Within such a society, three mechanisms work together to make delegation meaningful. First, policies create hard boundaries that deterministically constrain what an agent can do within its own domain. Second, promises allow agents to communicate intent and coordinate behavior across domains. Third, reputation provides a form of social memory, allowing each participant to evaluate whether other agents have honored their commitments in the past.
None of these mechanisms alone is sufficient. Policies without promises cannot coordinate behavior across systems. Promises without enforcement are merely declarations of intent. Reputation without boundaries turns governance into little more than hindsight.
But together they provide the foundation for a society in which agents can safely exchange authority.
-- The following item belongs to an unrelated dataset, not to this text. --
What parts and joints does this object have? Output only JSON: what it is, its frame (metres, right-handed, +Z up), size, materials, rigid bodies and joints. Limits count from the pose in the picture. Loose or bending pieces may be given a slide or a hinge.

Foundations of a Society of Agents
For agents to delegate authority across domains reliably, they must operate within a broader social structure. Just as human societies rely on norms, commitments, and collective memory to sustain cooperation, a society of agents depends on three complementary mechanisms: policies, promises, and reputation1. Together, these three mechanisms create the structural foundation for cross-domain delegation.
Policies define the boundaries within which an agent can operate. These boundaries are enforced deterministically within each agent’s own domain through policy evaluation. Policies constrain what an agent is capable of doing, regardless of its intentions or the requests it receives.
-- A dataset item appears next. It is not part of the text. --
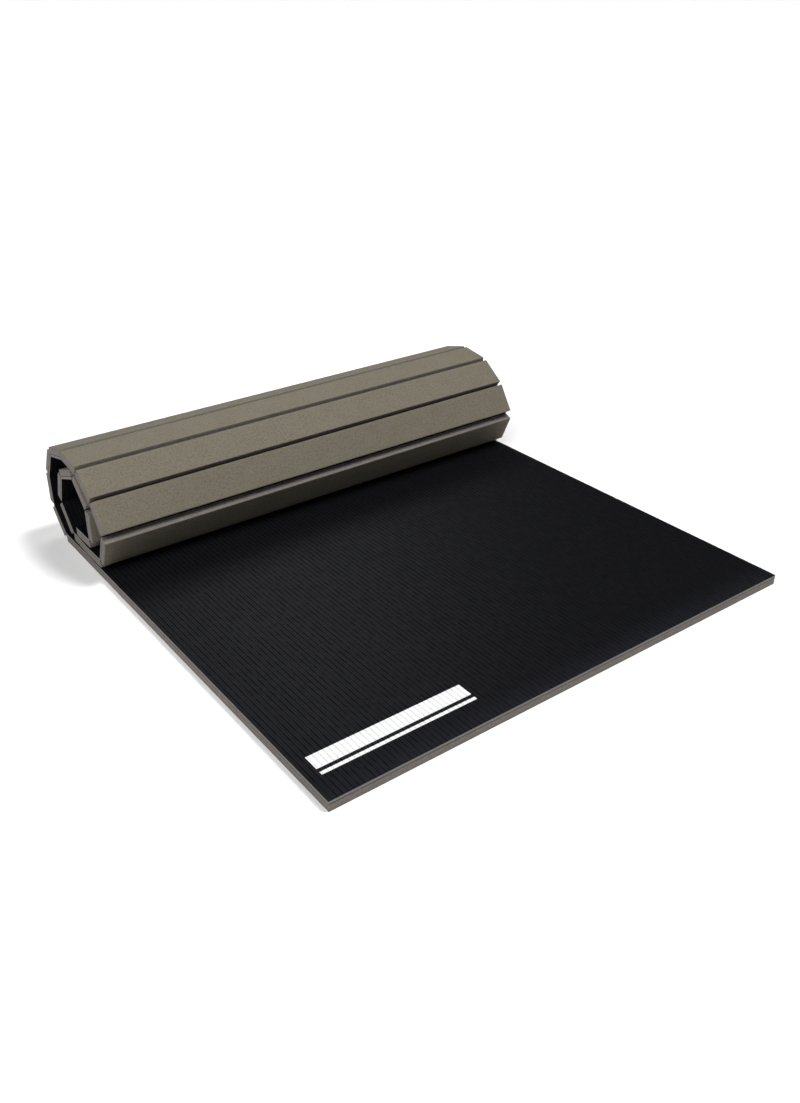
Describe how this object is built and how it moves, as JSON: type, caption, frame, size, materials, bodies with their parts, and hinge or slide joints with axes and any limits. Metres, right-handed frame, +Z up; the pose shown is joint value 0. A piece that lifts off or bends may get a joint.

Within those boundaries, agents make promises. A promise communicates how an agent intends to behave, but those promises are credible only when they are grounded in the agent’s own policies. In practice, promises should be derived from the agent’s policy set, since those policies determine what the agent is allowed to do. In the context of delegation, promises might describe the scope of actions an agent will take, the resources it will access, or the limits it will observe. Promises allow agents in different domains to coordinate their behavior and form expectations about how delegated authority will be used.
The promise is a signed, structured statement of how Agent B will enforce spend limits if delegated, including the policy semantics, required inputs, and audit signals—without referencing any specific credential. A promise might look like the following JSON:
{
“type”: “agent.promise.v1”,
“issuer”: “AgentB”,
“audience”: “AgentA”,
“promise”: {
“capability_class”: “purchase.compute”,
“intent”: “I will operate within any delegated spending limit.”,
“policy_commitment”: {
“rule”: “deny_if_total_spend_exceeds_limit”,
“required_context”: [
“spending_limit.max_spend”,
“spending_limit.currency”,
“spending_limit.expires”,
“purchase.amount”,
“purchase.currency”,
“spend.total_to_date”
],
“enforcement_point”: “AgentB.PDP”
}
},
“signature”: “...”
}Note that the policy commitment is explicit, allowing the delegating agent to structure the delegation in a way that the receiving agent’s policies can enforce.
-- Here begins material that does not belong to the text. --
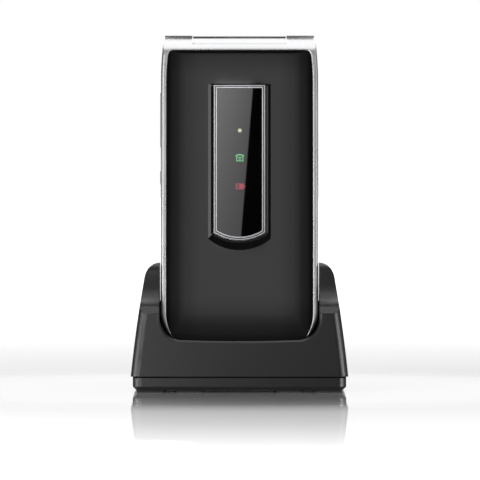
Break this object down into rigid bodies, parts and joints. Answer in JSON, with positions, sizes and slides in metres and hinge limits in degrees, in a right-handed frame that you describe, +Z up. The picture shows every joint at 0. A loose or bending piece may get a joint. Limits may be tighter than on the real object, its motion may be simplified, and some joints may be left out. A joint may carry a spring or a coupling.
{
  "type": "flip phone in charging cradle",
  "caption": "Closed clamshell phone with a smoked indicator window and barrel hinge, leaning in a low charging cradle with ears; lid, keys, battery cover and contacts move.",
  "frame": {"origin": "centre of the footprint of the cradle, on the surface its feet stand on", "axes": "+Z up, -Y towards the side that the closed phone's outer face looks to, +X to the viewer's right"},
  "size_m": [0.0728, 0.062, 0.1195],
  "materials": {
    "silver_case": "silver paint, satin",
    "black_gloss": "deep black, polished",
    "bright_trim": "bright plated",
    "window_glass": "smoked, polished",
    "circuit_board": "solder mask",
    "lamps": "clear resin",
    "display": "polished",
    "steel": "bright",
    "black_case": "fine satin",
    "cradle_plastic": "smooth satin",
    "rubber": "matt",
    "key_dark": "satin",
    "key_green": "satin",
    "key_red": "satin",
    "silver_keys": "silver paint",
    "battery_foil": "wrapped in film",
    "contact_gold": "gold plated"
  },
  "bodies": {
    "cradle": {"cradle_shell": "cradle_plastic", "cradle_base": "cradle_plastic", "cradle_feet": "rubber", "cradle_screws": "steel", "cradle_board": "circuit_board", "cradle_usb_socket": "steel", "contact_block": "cradle_plastic"},
    "keypad_half": {"keypad_case": "black_case", "rear_case": "black_case", "hinge_barrel": "silver_case", "hinge_cartridge": "steel", "hinge_bush": "black_case", "main_board": "circuit_board", "dome_sheet": "steel", "keymat": "rubber", "battery": "battery_foil", "loudspeaker": "steel", "camera_module": "black_case", "charge_pads": "contact_gold", "phone_usb_socket": "steel", "headphone_socket": "black_case", "case_screws": "steel"},
    "lid": {"lid_frame": "silver_case", "lid_panel": "black_gloss", "indicator_trim": "bright_trim", "indicator_window": "window_glass", "indicator_board": "circuit_board", "indicator_leds": "lamps", "lcd_module": "display", "earpiece": "steel", "lid_inner_cover": "black_case", "display_window": "window_glass", "lid_bumpers": "rubber", "lid_screws": "steel", "hinge_cam_pin": "steel", "hinge_pivot_tube": "steel"},
    "key_1": {"key_1": "key_dark"},
    "key_2": {"key_2": "key_dark"},
    "key_3": {"key_3": "key_dark"},
    "key_4": {"key_4": "key_dark"},
    "key_5": {"key_5": "key_dark"},
    "key_6": {"key_6": "key_dark"},
    "key_7": {"key_7": "key_dark"},
    "key_8": {"key_8": "key_dark"},
    "key_9": {"key_9": "key_dark"},
    "key_0": {"key_0": "key_dark"},
    "key_star": {"key_star": "key_dark"},
    "key_hash": {"key_hash": "key_dark"},
    "soft_key_left": {"soft_key_left": "key_dark"},
    "soft_key_right": {"soft_key_right": "key_dark"},
    "call_key": {"call_key": "key_green"},
    "end_key": {"end_key": "key_red"},
    "ok_key": {"ok_key": "key_dark"},
    "nav_rocker": {"nav_rocker": "bright_trim"},
    "volume_rocker": {"volume_rocker": "silver_keys"},
    "torch_key": {"torch_key": "silver_keys"},
    "sos_button": {"sos_button": "key_red"},
    "battery_cover": {"battery_cover": "black_case"},
    "contact_pin_left": {"contact_pin_left": "contact_gold"},
    "contact_pin_right": {"contact_pin_right": "contact_gold"}
  },
  "joints": [
    {"name": "phone_lift", "type": "slide", "parent": "cradle", "child": "keypad_half", "axis": [0, 0.1736, 0.9848], "range_m": [0, 0.06]},
    {"name": "lid_hinge", "type": "hinge", "parent": "keypad_half", "child": "lid", "pos_m": [0, 0.00478, 0.11445], "axis": [-1, 0, 0], "range_deg": [0, 150]},
    {"name": "battery_cover_off", "type": "slide", "parent": "keypad_half", "child": "battery_cover", "axis": [0, 0.9848, -0.1736], "range_m": [0, 0.018]},
    {"name": "key_1_press", "type": "slide", "parent": "keypad_half", "child": "key_1", "axis": [0, 0.9848, -0.1736], "range_m": [0, 0.00035], "stiffness_N_per_m": 1500},
    {"name": "key_2_press", "type": "slide", "parent": "keypad_half", "child": "key_2", "axis": [0, 0.9848, -0.1736], "range_m": [0, 0.00035], "stiffness_N_per_m": 1500},
    {"name": "key_3_press", "type": "slide", "parent": "keypad_half", "child": "key_3", "axis": [0, 0.9848, -0.1736], "range_m": [0, 0.00035], "stiffness_N_per_m": 1500},
    {"name": "key_4_press", "type": "slide", "parent": "keypad_half", "child": "key_4", "axis": [0, 0.9848, -0.1736], "range_m": [0, 0.00035], "stiffness_N_per_m": 1500},
    {"name": "key_5_press", "type": "slide", "parent": "keypad_half", "child": "key_5", "axis": [0, 0.9848, -0.1736], "range_m": [0, 0.00035], "stiffness_N_per_m": 1500},
    {"name": "key_6_press", "type": "slide", "parent": "keypad_half", "child": "key_6", "axis": [0, 0.9848, -0.1736], "range_m": [0, 0.00035], "stiffness_N_per_m": 1500},
    {"name": "key_7_press", "type": "slide", "parent": "keypad_half", "child": "key_7", "axis": [0, 0.9848, -0.1736], "range_m": [0, 0.00035], "stiffness_N_per_m": 1500},
    {"name": "key_8_press", "type": "slide", "parent": "keypad_half", "child": "key_8", "axis": [0, 0.9848, -0.1736], "range_m": [0, 0.00035], "stiffness_N_per_m": 1500},
    {"name": "key_9_press", "type": "slide", "parent": "keypad_half", "child": "key_9", "axis": [0, 0.9848, -0.1736], "range_m": [0, 0.00035], "stiffness_N_per_m": 1500},
    {"name": "key_0_press", "type": "slide", "parent": "keypad_half", "child": "key_0", "axis": [0, 0.9848, -0.1736], "range_m": [0, 0.00035], "stiffness_N_per_m": 1500},
    {"name": "key_star_press", "type": "slide", "parent": "keypad_half", "child": "key_star", "axis": [0, 0.9848, -0.1736], "range_m": [0, 0.00035], "stiffness_N_per_m": 1500},
    {"name": "key_hash_press", "type": "slide", "parent": "keypad_half", "child": "key_hash", "axis": [0, 0.9848, -0.1736], "range_m": [0, 0.00035], "stiffness_N_per_m": 1500},
    {"name": "soft_key_left_press", "type": "slide", "parent": "keypad_half", "child": "soft_key_left", "axis": [0, 0.9848, -0.1736], "range_m": [0, 0.00035], "stiffness_N_per_m": 1500},
    {"name": "soft_key_right_press", "type": "slide", "parent": "keypad_half", "child": "soft_key_right", "axis": [0, 0.9848, -0.1736], "range_m": [0, 0.00035], "stiffness_N_per_m": 1500},
    {"name": "call_key_press", "type": "slide", "parent": "keypad_half", "child": "call_key", "axis": [0, 0.9848, -0.1736], "range_m": [0, 0.00035], "stiffness_N_per_m": 1500},
    {"name": "end_key_press", "type": "slide", "parent": "keypad_half", "child": "end_key", "axis": [0, 0.9848, -0.1736], "range_m": [0, 0.00035], "stiffness_N_per_m": 1500},
    {"name": "ok_key_press", "type": "slide", "parent": "keypad_half", "child": "ok_key", "axis": [0, 0.9848, -0.1736], "range_m": [0, 0.00035], "stiffness_N_per_m": 1500},
    {"name": "nav_rocker_tilt", "type": "hinge", "parent": "keypad_half", "child": "nav_rocker", "pos_m": [0, 0.00041, 0.07815], "axis": [1, 0, 0], "range_deg": [-2, 2], "stiffness_Nm_per_rad": 0.2},
    {"name": "volume_rocker_tilt", "type": "hinge", "parent": "keypad_half", "child": "volume_rocker", "pos_m": [-0.02575, 0.00346, 0.09082], "axis": [0, 0.9848, -0.1736], "range_deg": [-1.8, 1.8], "stiffness_Nm_per_rad": 0.2},
    {"name": "torch_key_press", "type": "slide", "parent": "keypad_half", "child": "torch_key", "axis": [1, 0, 0], "range_m": [0, 0.00035], "stiffness_N_per_m": 1500},
    {"name": "sos_button_press", "type": "slide", "parent": "keypad_half", "child": "sos_button", "axis": [0, -0.9848, 0.1736], "range_m": [0, 0.0005], "stiffness_N_per_m": 1200},
    {"name": "contact_pin_left_travel", "type": "slide", "parent": "cradle", "child": "contact_pin_left", "axis": [0, 0.1736, 0.9848], "range_m": [-0.0008, 0], "stiffness_N_per_m": 300},
    {"name": "contact_pin_right_travel", "type": "slide", "parent": "cradle", "child": "contact_pin_right", "axis": [0, 0.1736, 0.9848], "range_m": [-0.0008, 0], "stiffness_N_per_m": 300}
  ]
}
Reputation provides the system’s social memory. After agents interact, each participant records the observed outcomes of those interactions and uses that information to guide future decisions. Importantly, reputation in a society of agents is not centralized. Each agent maintains its own memory of past interactions and evaluates other agents based on its own experiences and observations.
Policies constrain behavior, promises communicate intent within those constraints, and reputation records whether those promises are honored. None of these mechanisms alone is sufficient. Policies without promises cannot coordinate behavior across domains. Promises without enforcement are merely declarations of intent. Reputation without boundaries turns governance into little more than hindsight. Taken together, however, they form the institutional structure of a society of agents: an ecosystem in which autonomous systems can confidently exchange authority across domain boundaries.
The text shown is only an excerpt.